*Instruction*.
Write the material out again exactly as it stands.

*Dataset extract*.
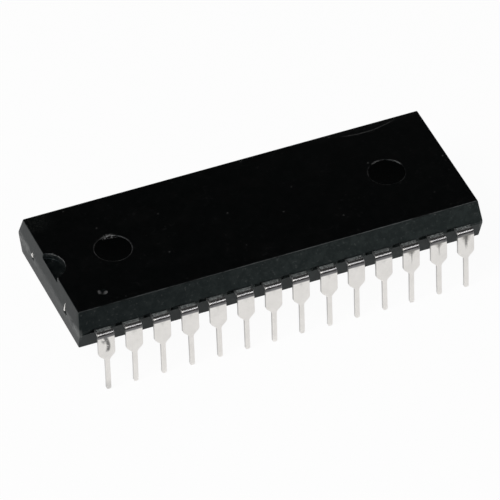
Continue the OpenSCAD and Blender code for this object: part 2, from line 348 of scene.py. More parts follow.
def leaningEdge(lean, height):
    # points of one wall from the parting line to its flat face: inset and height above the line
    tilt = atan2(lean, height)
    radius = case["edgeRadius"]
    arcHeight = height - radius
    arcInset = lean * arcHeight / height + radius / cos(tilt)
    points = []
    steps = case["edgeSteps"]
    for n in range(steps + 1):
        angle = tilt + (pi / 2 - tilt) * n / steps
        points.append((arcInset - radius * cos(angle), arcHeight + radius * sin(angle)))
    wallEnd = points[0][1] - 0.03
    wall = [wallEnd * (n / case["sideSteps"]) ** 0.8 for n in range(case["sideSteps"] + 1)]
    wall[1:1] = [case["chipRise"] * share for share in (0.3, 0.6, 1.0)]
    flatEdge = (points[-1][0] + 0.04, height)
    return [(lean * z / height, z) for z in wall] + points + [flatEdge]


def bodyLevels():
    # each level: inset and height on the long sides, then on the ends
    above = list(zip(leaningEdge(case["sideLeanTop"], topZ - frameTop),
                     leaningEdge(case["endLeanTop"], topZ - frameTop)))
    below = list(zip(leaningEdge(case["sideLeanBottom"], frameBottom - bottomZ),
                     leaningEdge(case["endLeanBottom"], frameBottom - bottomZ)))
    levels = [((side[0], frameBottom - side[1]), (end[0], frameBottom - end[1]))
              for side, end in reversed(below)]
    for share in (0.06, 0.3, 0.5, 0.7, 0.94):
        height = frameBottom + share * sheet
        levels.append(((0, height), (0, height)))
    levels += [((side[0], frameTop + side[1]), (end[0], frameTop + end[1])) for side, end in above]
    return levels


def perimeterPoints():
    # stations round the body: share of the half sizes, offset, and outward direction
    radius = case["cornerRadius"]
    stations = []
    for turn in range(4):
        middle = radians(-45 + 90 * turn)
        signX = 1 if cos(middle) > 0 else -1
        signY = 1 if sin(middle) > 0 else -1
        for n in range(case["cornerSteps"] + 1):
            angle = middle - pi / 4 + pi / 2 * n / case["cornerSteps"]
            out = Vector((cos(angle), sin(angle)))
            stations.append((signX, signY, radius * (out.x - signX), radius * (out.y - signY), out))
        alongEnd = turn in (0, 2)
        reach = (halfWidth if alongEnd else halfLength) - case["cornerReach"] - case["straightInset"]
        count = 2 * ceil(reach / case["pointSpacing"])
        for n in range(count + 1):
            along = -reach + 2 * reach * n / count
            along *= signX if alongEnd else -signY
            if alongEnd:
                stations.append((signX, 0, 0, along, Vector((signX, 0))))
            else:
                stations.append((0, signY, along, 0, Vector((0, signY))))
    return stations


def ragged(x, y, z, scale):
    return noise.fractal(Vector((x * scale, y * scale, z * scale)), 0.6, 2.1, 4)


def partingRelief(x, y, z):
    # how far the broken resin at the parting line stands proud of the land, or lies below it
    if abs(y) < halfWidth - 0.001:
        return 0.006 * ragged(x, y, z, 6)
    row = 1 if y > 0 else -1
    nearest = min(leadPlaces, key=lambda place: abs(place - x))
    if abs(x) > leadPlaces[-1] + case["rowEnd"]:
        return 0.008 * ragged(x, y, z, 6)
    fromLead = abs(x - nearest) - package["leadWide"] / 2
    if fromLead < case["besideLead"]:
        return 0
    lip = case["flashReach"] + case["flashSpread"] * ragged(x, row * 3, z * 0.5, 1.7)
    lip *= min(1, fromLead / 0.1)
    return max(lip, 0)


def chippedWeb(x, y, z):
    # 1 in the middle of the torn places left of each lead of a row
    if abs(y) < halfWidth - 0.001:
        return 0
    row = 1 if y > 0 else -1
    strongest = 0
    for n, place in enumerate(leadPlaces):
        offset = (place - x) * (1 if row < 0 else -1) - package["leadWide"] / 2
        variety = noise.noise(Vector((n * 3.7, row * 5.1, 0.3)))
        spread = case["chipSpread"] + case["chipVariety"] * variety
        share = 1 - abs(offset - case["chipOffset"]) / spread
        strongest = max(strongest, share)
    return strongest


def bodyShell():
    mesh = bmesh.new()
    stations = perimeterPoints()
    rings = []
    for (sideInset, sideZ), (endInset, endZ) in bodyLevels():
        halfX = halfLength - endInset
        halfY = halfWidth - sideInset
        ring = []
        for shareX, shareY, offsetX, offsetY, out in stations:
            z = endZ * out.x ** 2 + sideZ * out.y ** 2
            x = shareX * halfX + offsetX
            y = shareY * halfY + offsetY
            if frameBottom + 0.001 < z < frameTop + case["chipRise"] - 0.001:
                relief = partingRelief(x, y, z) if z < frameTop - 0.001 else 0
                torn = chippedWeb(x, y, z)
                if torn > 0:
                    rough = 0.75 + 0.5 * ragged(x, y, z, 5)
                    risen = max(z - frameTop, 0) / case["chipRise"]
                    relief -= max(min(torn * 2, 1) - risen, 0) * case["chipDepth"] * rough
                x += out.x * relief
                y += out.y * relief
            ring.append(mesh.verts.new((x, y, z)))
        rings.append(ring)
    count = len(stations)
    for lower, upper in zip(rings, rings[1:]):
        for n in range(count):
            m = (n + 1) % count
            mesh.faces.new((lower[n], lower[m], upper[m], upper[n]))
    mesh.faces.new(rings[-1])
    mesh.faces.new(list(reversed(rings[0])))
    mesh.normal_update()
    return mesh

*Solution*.
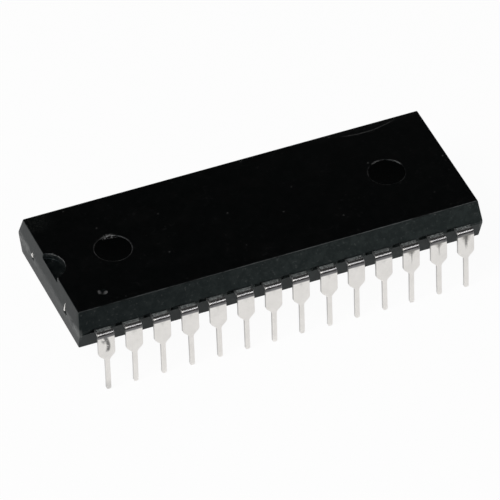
Continue the OpenSCAD and Blender code for this object: part 2, from line 348 of scene.py. More parts follow.
def leaningEdge(lean, height):
    # points of one wall from the parting line to its flat face: inset and height above the line
    tilt = atan2(lean, height)
    radius = case["edgeRadius"]
    arcHeight = height - radius
    arcInset = lean * arcHeight / height + radius / cos(tilt)
    points = []
    steps = case["edgeSteps"]
    for n in range(steps + 1):
        angle = tilt + (pi / 2 - tilt) * n / steps
        points.append((arcInset - radius * cos(angle), arcHeight + radius * sin(angle)))
    wallEnd = points[0][1] - 0.03
    wall = [wallEnd * (n / case["sideSteps"]) ** 0.8 for n in range(case["sideSteps"] + 1)]
    wall[1:1] = [case["chipRise"] * share for share in (0.3, 0.6, 1.0)]
    flatEdge = (points[-1][0] + 0.04, height)
    return [(lean * z / height, z) for z in wall] + points + [flatEdge]


def bodyLevels():
    # each level: inset and height on the long sides, then on the ends
    above = list(zip(leaningEdge(case["sideLeanTop"], topZ - frameTop),
                     leaningEdge(case["endLeanTop"], topZ - frameTop)))
    below = list(zip(leaningEdge(case["sideLeanBottom"], frameBottom - bottomZ),
                     leaningEdge(case["endLeanBottom"], frameBottom - bottomZ)))
    levels = [((side[0], frameBottom - side[1]), (end[0], frameBottom - end[1]))
              for side, end in reversed(below)]
    for share in (0.06, 0.3, 0.5, 0.7, 0.94):
        height = frameBottom + share * sheet
        levels.append(((0, height), (0, height)))
    levels += [((side[0], frameTop + side[1]), (end[0], frameTop + end[1])) for side, end in above]
    return levels


def perimeterPoints():
    # stations round the body: share of the half sizes, offset, and outward direction
    radius = case["cornerRadius"]
    stations = []
    for turn in range(4):
        middle = radians(-45 + 90 * turn)
        signX = 1 if cos(middle) > 0 else -1
        signY = 1 if sin(middle) > 0 else -1
        for n in range(case["cornerSteps"] + 1):
            angle = middle - pi / 4 + pi / 2 * n / case["cornerSteps"]
            out = Vector((cos(angle), sin(angle)))
            stations.append((signX, signY, radius * (out.x - signX), radius * (out.y - signY), out))
        alongEnd = turn in (0, 2)
        reach = (halfWidth if alongEnd else halfLength) - case["cornerReach"] - case["straightInset"]
        count = 2 * ceil(reach / case["pointSpacing"])
        for n in range(count + 1):
            along = -reach + 2 * reach * n / count
            along *= signX if alongEnd else -signY
            if alongEnd:
                stations.append((signX, 0, 0, along, Vector((signX, 0))))
            else:
                stations.append((0, signY, along, 0, Vector((0, signY))))
    return stations


def ragged(x, y, z, scale):
    return noise.fractal(Vector((x * scale, y * scale, z * scale)), 0.6, 2.1, 4)


def partingRelief(x, y, z):
    # how far the broken resin at the parting line stands proud of the land, or lies below it
    if abs(y) < halfWidth - 0.001:
        return 0.006 * ragged(x, y, z, 6)
    row = 1 if y > 0 else -1
    nearest = min(leadPlaces, key=lambda place: abs(place - x))
    if abs(x) > leadPlaces[-1] + case["rowEnd"]:
        return 0.008 * ragged(x, y, z, 6)
    fromLead = abs(x - nearest) - package["leadWide"] / 2
    if fromLead < case["besideLead"]:
        return 0
    lip = case["flashReach"] + case["flashSpread"] * ragged(x, row * 3, z * 0.5, 1.7)
    lip *= min(1, fromLead / 0.1)
    return max(lip, 0)


def chippedWeb(x, y, z):
    # 1 in the middle of the torn places left of each lead of a row
    if abs(y) < halfWidth - 0.001:
        return 0
    row = 1 if y > 0 else -1
    strongest = 0
    for n, place in enumerate(leadPlaces):
        offset = (place - x) * (1 if row < 0 else -1) - package["leadWide"] / 2
        variety = noise.noise(Vector((n * 3.7, row * 5.1, 0.3)))
        spread = case["chipSpread"] + case["chipVariety"] * variety
        share = 1 - abs(offset - case["chipOffset"]) / spread
        strongest = max(strongest, share)
    return strongest


def bodyShell():
    mesh = bmesh.new()
    stations = perimeterPoints()
    rings = []
    for (sideInset, sideZ), (endInset, endZ) in bodyLevels():
        halfX = halfLength - endInset
        halfY = halfWidth - sideInset
        ring = []
        for shareX, shareY, offsetX, offsetY, out in stations:
            z = endZ * out.x ** 2 + sideZ * out.y ** 2
            x = shareX * halfX + offsetX
            y = shareY * halfY + offsetY
            if frameBottom + 0.001 < z < frameTop + case["chipRise"] - 0.001:
                relief = partingRelief(x, y, z) if z < frameTop - 0.001 else 0
                torn = chippedWeb(x, y, z)
                if torn > 0:
                    rough = 0.75 + 0.5 * ragged(x, y, z, 5)
                    risen = max(z - frameTop, 0) / case["chipRise"]
                    relief -= max(min(torn * 2, 1) - risen, 0) * case["chipDepth"] * rough
                x += out.x * relief
                y += out.y * relief
            ring.append(mesh.verts.new((x, y, z)))
        rings.append(ring)
    count = len(stations)
    for lower, upper in zip(rings, rings[1:]):
        for n in range(count):
            m = (n + 1) % count
            mesh.faces.new((lower[n], lower[m], upper[m], upper[n]))
    mesh.faces.new(rings[-1])
    mesh.faces.new(list(reversed(rings[0])))
    mesh.normal_update()
    return mesh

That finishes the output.